As Lyn Alden eloquently puts it:1
“Trying to copy Bitcoin would be like if I copied the content from Wikipedia and hosted it on my website. Technically it could be done, but it wouldn’t do much. It wouldn’t gain the real Wikipedia’s traffic, because it wouldn’t have the hundreds of millions of links pointing to it from other websites. And it wouldn’t be updated like the real Wikipedia, because there’s no way I could convince the majority of those volunteer editors to come work on my version instead. Unless I could somehow succeed in the herculean task of convincing the majority of the network to move over to my version, it would always just be a shadow of the real one with a tiny fraction of the value.”
Indeed, this is precisely what has happened with Bitcoin Cash and Bitcoin Satoshi’s Vision, two hard-forks of the Bitcoin network. They still exist, but at tiny fractions of the value of bitcoin. They serve as empirical evidence of what happens when you try to replicate the Bitcoin network.
Bitcoin is decentralized, credibly neutral, and censorship resistant
Bitcoin is the only cryptocurrency that is robust to network capture.
Having an anonymous and disappeared creator means there is nobody for the government to investigate, or coerce or threaten into using their influence to change the network or attempt to shut it down.
Being truly decentralized means that the rules of the network cannot be changed unless everyone agrees on changing them, as we discussed in 21 million.
This means that miners can think long-term and build for the future without the fear that a small group of network stakeholders are going to have the latitude to change the consensus model from proof-of-work to proof-of-stake. They can invest in growing their mining capacity and in research and development to invent new and ever more powerful bitcoin mining ASICs, seeking a profit and making the bitcoin network more secure as a consequence.
Said otherwise, they can invest in bitcoin’s inherent stability and predictability.
Being credibly neutral and censorship resistant means that bitcoin is an open network, available for anyone to opt-in to and use on the same terms as anyone else. Bitcoin cannot freeze any addresses, reverse any transactions, nor stop any transactions from occurring. This is an incredibly important feature for global, nation-state level adoption of Apolitical Money.
Like gold, bitcoin is a commodity – an asset without an issuer – and a bearer asset.
Unlike gold, it is absolutely scarce.
Which is important because…
Money tends towards one medium
The competition to be adopted as money is a relative one.
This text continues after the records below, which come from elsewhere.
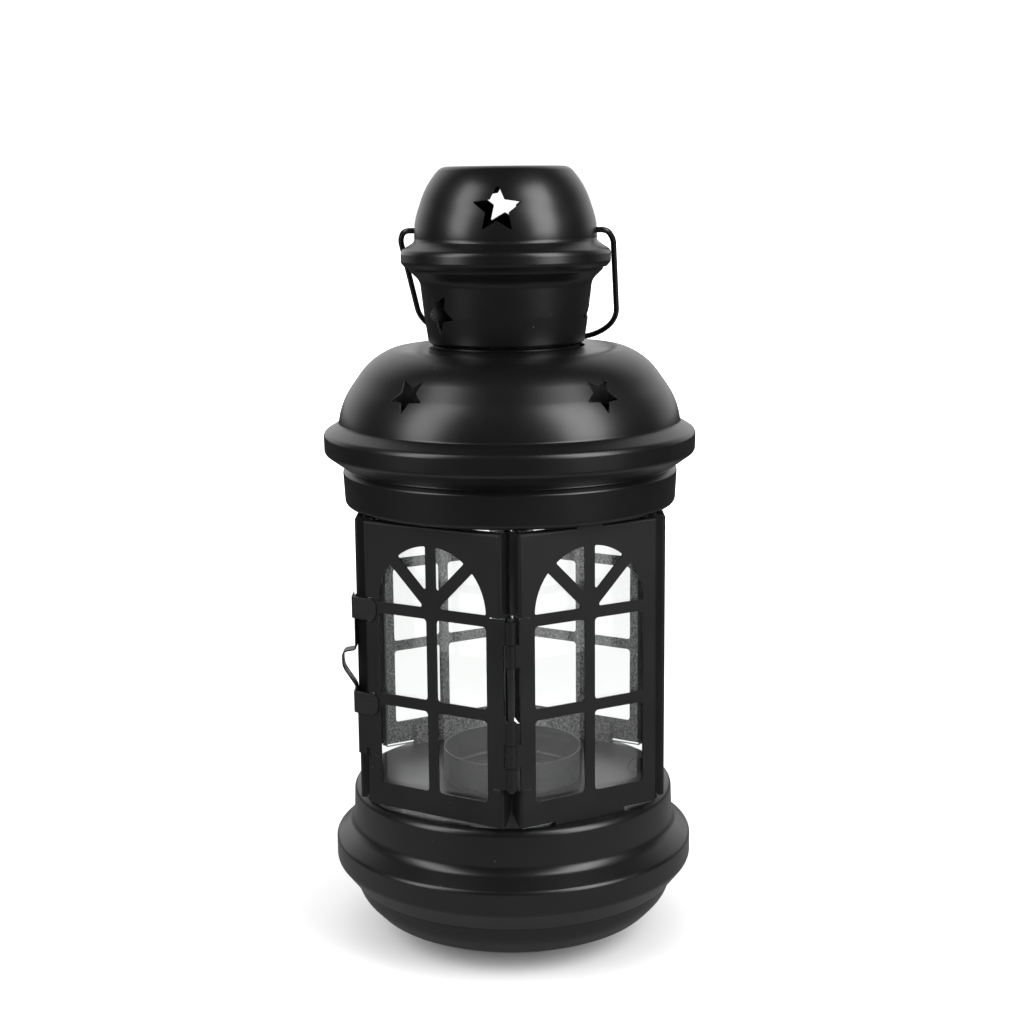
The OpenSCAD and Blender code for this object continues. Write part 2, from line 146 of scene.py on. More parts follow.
def closed_outline(corners):
    """Points and normals of a closed outline through corners (x, y, bend), anticlockwise."""
    pairs = []
    count = len(corners)
    for i in range(count):
        before, here, after = (Vector(corners[(i + k) % count][:2]) for k in (-1, 0, 1))
        if here.x == 0:
            pairs.append((here, Vector((0, 1 if before.x else -1))))
            continue
        pairs += arc_at(before, here, after, corners[i][2])
    return pairs


def moved(corners, wall):
    """The corners of an open outline moved to its left by wall."""
    out = []
    last = len(corners) - 1
    for i, (x, y, bend) in enumerate(corners):
        here = Vector((x, y))
        u = (Vector(corners[max(i, 1)][:2]) - Vector(corners[max(i, 1) - 1][:2])).normalized()
        ahead = min(i, last - 1)
        v = (Vector(corners[ahead + 1][:2]) - Vector(corners[ahead][:2])).normalized()
        turn = u.x * v.y - u.y * v.x
        p = here + (Vector((-u.y, u.x)) + Vector((-v.y, v.x))) * wall / (1 + u.dot(v))
        out.append((p.x, p.y, 0 if bend == 0 else max(bend - math.copysign(wall, turn), 0.08)))
    return out


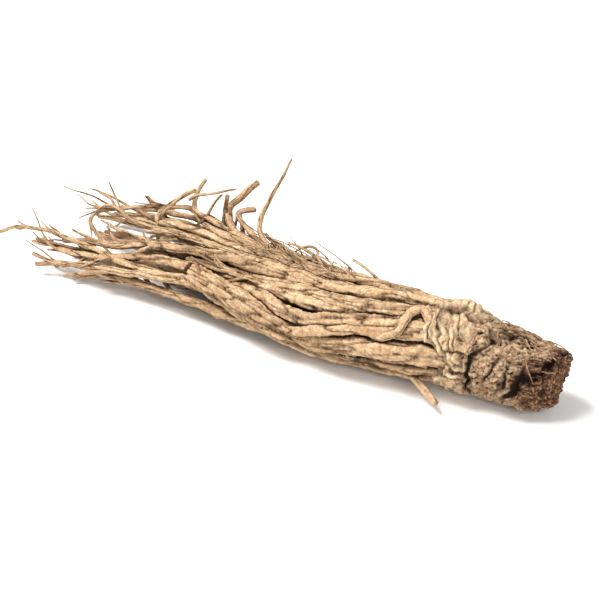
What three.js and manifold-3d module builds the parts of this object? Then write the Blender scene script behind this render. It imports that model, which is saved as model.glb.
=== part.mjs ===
// A dried angelica root, lying on its side: one knobbly root head, the crown, that runs back into a
// tapering tap root with a bundle of branch roots wrapped around it. It grew as one piece, so the whole
// root is one closed solid.
//
// Millimetres. +X points along the root out of the crown, +Z is up and the root lies on z = 0.

import * as THREE from "three";
import { mergeVertices } from "three/addons/utils/BufferGeometryUtils.js";
import Module from "manifold-3d";

// ---------------------------------------------------------------- driving dimensions

// The envelope of the root, crown to tips: [x, centre y, centre z, half width, half height].
// The crown fills it, and the branch roots lie against its inside.
const ENVELOPE = [
  [115, 3, 18, 3, 3],
  [112.5, 2, 14, 9.5, 10.5],
  [109, 0.5, 13, 12, 13],
  [104, -1, 13.5, 13.7, 13.5],
  [90, -1.5, 14.8, 15, 14.8],
  [76, -3.5, 17, 17.4, 17],
  [64, -5, 16.5, 17.8, 16.5],
  [33, -6, 15.5, 21, 15.5],
  [3, -3, 14, 23, 14],
  [-30, 1, 13, 24, 13],
  [-62, 4, 12, 27, 12],
  [-97, 6, 11, 30, 11],
  [-140, 8, 10, 33, 10],
];
const CROWN_SIDES = 18; // facets around the crown
const CROWN_RINGS = 13; // rings from the crown's tip back to its neck
const CROWN_LOBES = 0.05; // how far its lobes swell and sink, as a share of its radius
const CROWN_BACK = 46; // x where the crown has narrowed to the tap root
const CROWN_SHOULDER = 70; // x where it starts to narrow, under the first branch roots
const NECK_SHARE = 0.55; // how much of the envelope is left at its back

const ROOT_SIDES = 7; // facets around a branch root
const RING_STEP = 12; // length of one facet along a branch root
const BLUNT = 0.45; // length of a tip's rounding, in tip radii

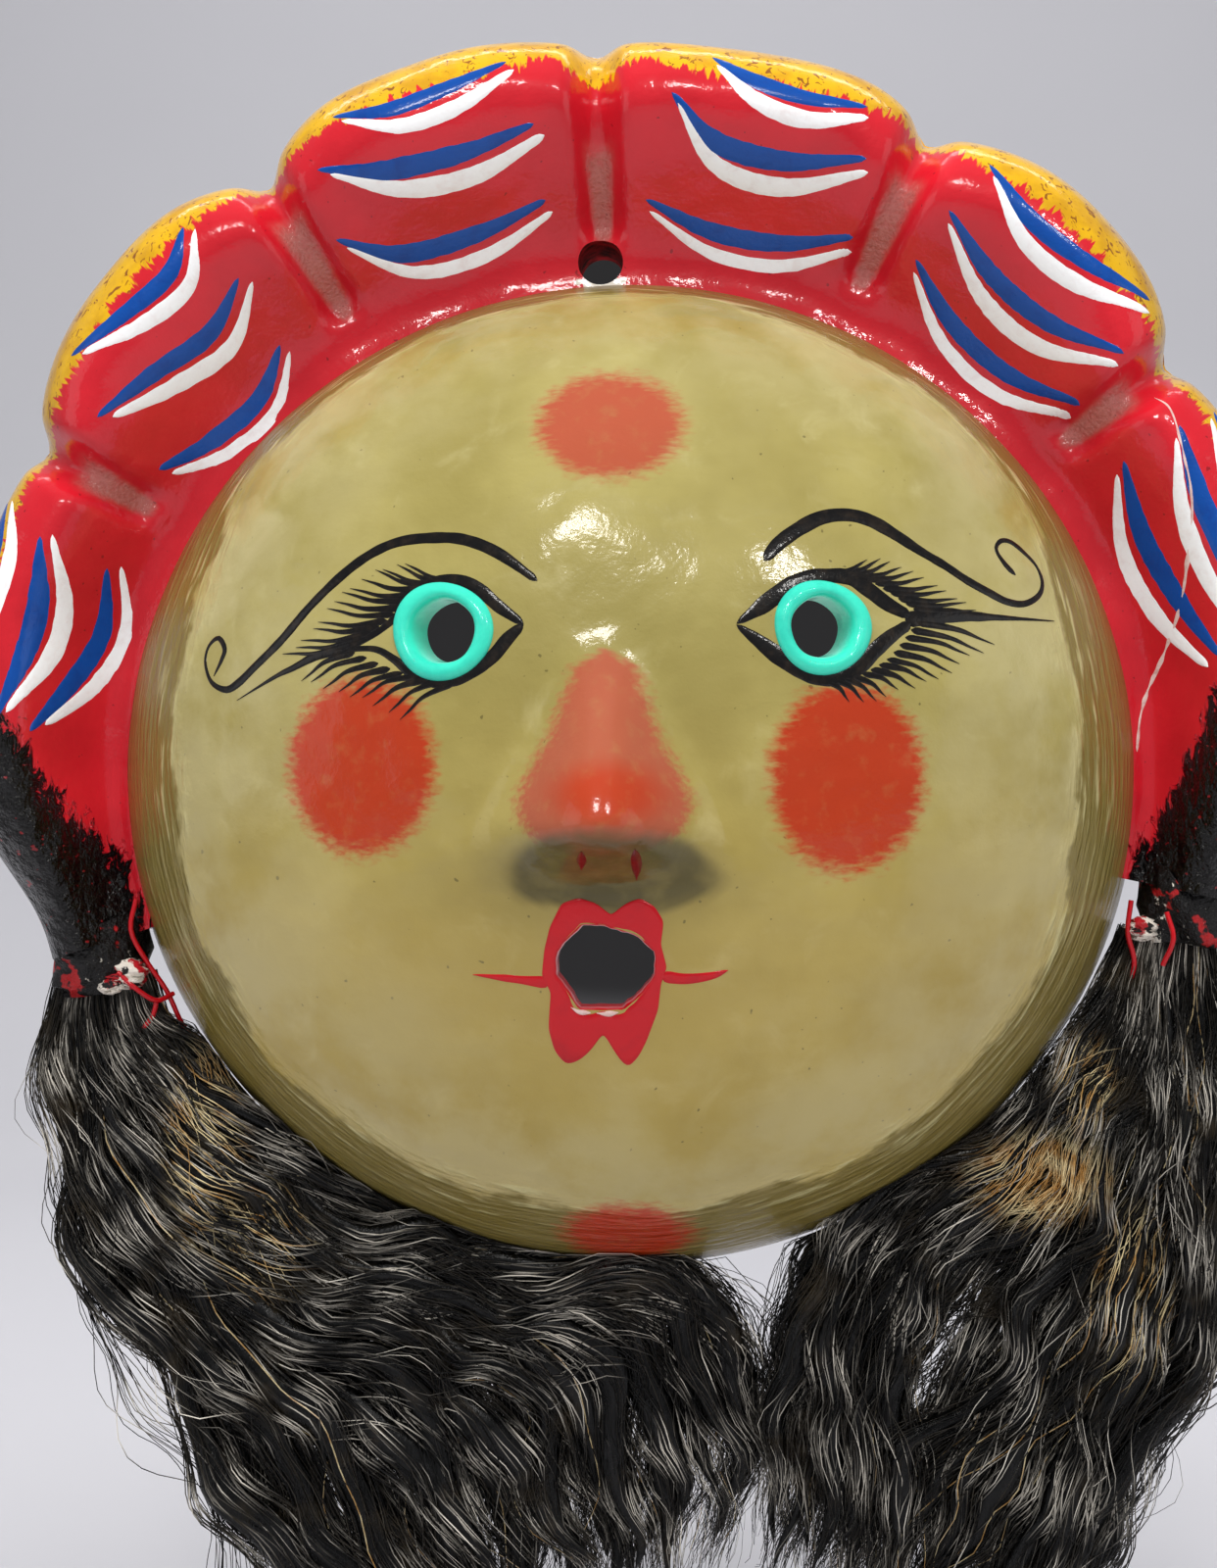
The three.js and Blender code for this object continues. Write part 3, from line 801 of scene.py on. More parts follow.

That’s because there is only the need for one money – the best.
So I don’t mean to imply that all other cryptocurrencies are necessarily “bad” monies, in a vacuum. Maybe some are even better than fiat or gold. They’re just not as good as bitcoin.
The best money retains its value over time better than all the other monies, so why would anyone want the second best money in exchange for their goods and services?
Since everyone wants the best money, it is the most salable good in an economy. Since it is the most salable good, everyone must carry it, if they want to be able to transact. A network effect is born.
This doesn’t happen overnight. Money and saving is a long-term game.
Gold won its place as globally accepted money over thousands of years. Then a technological invention in the 1830s (the telegraph, and the ability to send information around the world at the speed of light via a communications network) made it obsolete, but it still took over 100 years for something to be invented that outcompeted it, when it was, literally, “papered over” and replaced by fiat.
Now another technological invention (digital scarcity) has arrived on the scene, and with it, a new form of money – cryptocurrencies.
But go ask 100 people on the street what the best cryptocurrency is.
Better yet, go tell 100 people on the street that you just asked 100 people on the street what the best cryptocurrency is, and ask them to guess what was the most common answer.
Bitcoin is a Schelling point.
And that is the game theory of money.